Huberman also met regularly with educational experts early in his tenure and developed a set of strategic priorities – among them teacher retention and recruitment, safety and security, strengthening middle management, and pushing available resources to the local school level. He spelled out these priorities in a speech to the City Club of Chicago, avenue at which civic leaders gather once a month to hear from top figures in government, politics or business.
An advocate of year-round education, Huberman greatly expanded the number of schools that followed the district's "Track E" calendar which, among its benefits, helped curtail the traditional summer "learning loss" experienced by many students. During his tenure at CPS, he launched a pilot project to add 90 minutes of on-line learning at selected elementary schools. He also expanded virtual classrooms for students throughout the school system.
Huberman announced his signature safety and security initiative, which became known as "Culture of Calm," in early September 2009. It included establishing Safe Passage routes for students going to and from selected schools, mentoring for the most at-risk youth who were identified through a unique data-driven process, and boosting anti-violence supports at the local school level. The mentoring component and process for identifying the at-risk students were highlighted in Paul Tough's 2012 book, "How Children Succeed: Grit, Curiosity and the Hidden Power of Character." Following the recorded beating and tragic death of CPS high school student Derrion Albert later that month, the multi-dimensional approach was given top priority and drew widespread attention and praise as a "powerful idea on youth violence." Before the end of the 2009-10 school year, Huberman was able to announce promising trends from the program to the district's Board of Education.

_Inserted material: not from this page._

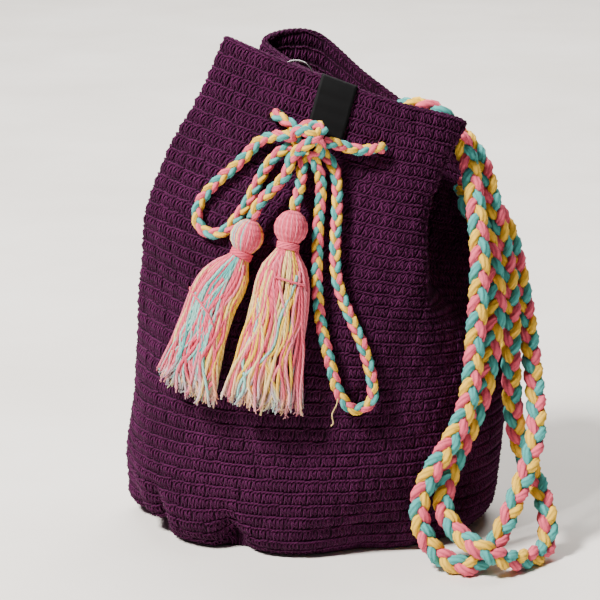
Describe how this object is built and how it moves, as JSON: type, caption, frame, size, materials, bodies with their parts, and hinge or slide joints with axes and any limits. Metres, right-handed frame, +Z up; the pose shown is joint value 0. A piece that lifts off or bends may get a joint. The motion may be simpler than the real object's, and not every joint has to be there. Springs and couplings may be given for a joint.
{
  "type": "potli bag",
  "caption": "Crocheted drawstring bucket bag with a folded-in mouth, a braided drawstring tied in a bow, yarn tassels, braided shoulder handles, a woven label and a metal ring.",
  "frame": {"origin": "under the middle of the bag's box, on the surface that it stands on", "axes": "+X to the right as seen from the front panel, +Y to the back, +Z up"},
  "size_m": [0.2774, 0.2038, 0.3206],
  "materials": {
    "aubergine_crochet": "matt cotton crochet in dark aubergine",
    "black_label": "fine black woven label, plain",
    "nickel_ring": "bright nickel plate",
    "braided_yarn": "plied cotton yarn in pink, mustard and teal, braided",
    "tassel_yarn": "plied cotton yarn, mostly pink with mustard and teal strands"
  },
  "bodies": {
    "bag": {"bag_body": "aubergine_crochet", "label_tab": "black_label", "ring_loop": "aubergine_crochet", "drawstring_knot": "braided_yarn", "drawstring_run": "braided_yarn", "bow_left": "braided_yarn", "bow_right": "braided_yarn", "tail_left": "braided_yarn", "tail_right": "braided_yarn", "strap_front": "braided_yarn", "strap_back": "braided_yarn", "tassel_left": "tassel_yarn", "tassel_right": "tassel_yarn", "neck_binding_left": "tassel_yarn", "neck_binding_right": "tassel_yarn", "loose_yarn_left": "tassel_yarn", "loose_yarn_right": "tassel_yarn"},
    "ring": {"key_ring": "nickel_ring"}
  },
  "joints": [
    {"name": "ring_swing", "type": "hinge", "parent": "bag", "child": "ring", "pos_m": [-0.016, -0.0289, 0.2868], "axis": [-1, 0, 0], "range_deg": [0, 120]}
  ]
}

Student achievement progressed during Huberman's term as the CPS CEO. Elementary school students showed continued to show improvement in meeting or exceeding state standards on annual assessments. Additionally, the percentage of Chicago Public Schools graduates going on to college continued to increase and the composite score of CPS high school students meeting or exceeding state standards in 2010 rose 1.5 percentage points from the previous year, from 27.9 percent to 29.4 percent, that gain amounting to a more than 5 percent increase in the meets/exceeds composite.
When reports surfaced that some CPS schools may have falsified or otherwise changed student test scores or their attendance rates, Huberman created safeguards within the district's overall record-keeping system to ensure the integrity of school-based data.
Huberman also oversaw the end of a long-standing federal consent decree that governed student admissions to its elite selective enrollment schools. He implemented a system that utilized U.S. Census data to construct socio-economic tiers of communities. Instead of race-based admission goals, a designated number of students from those socio-economic tiers would be admitted to the district's top schools in roughly equal numbers. The complex system guaranteed that students from all of the city's communities would be fairly represented in those schools. Huberman also launched an investigation into how students were admitted into the district's highly competitive selective enrollment schools when reports surfaced that some students may have been admitted to those schools outside of the authorized process.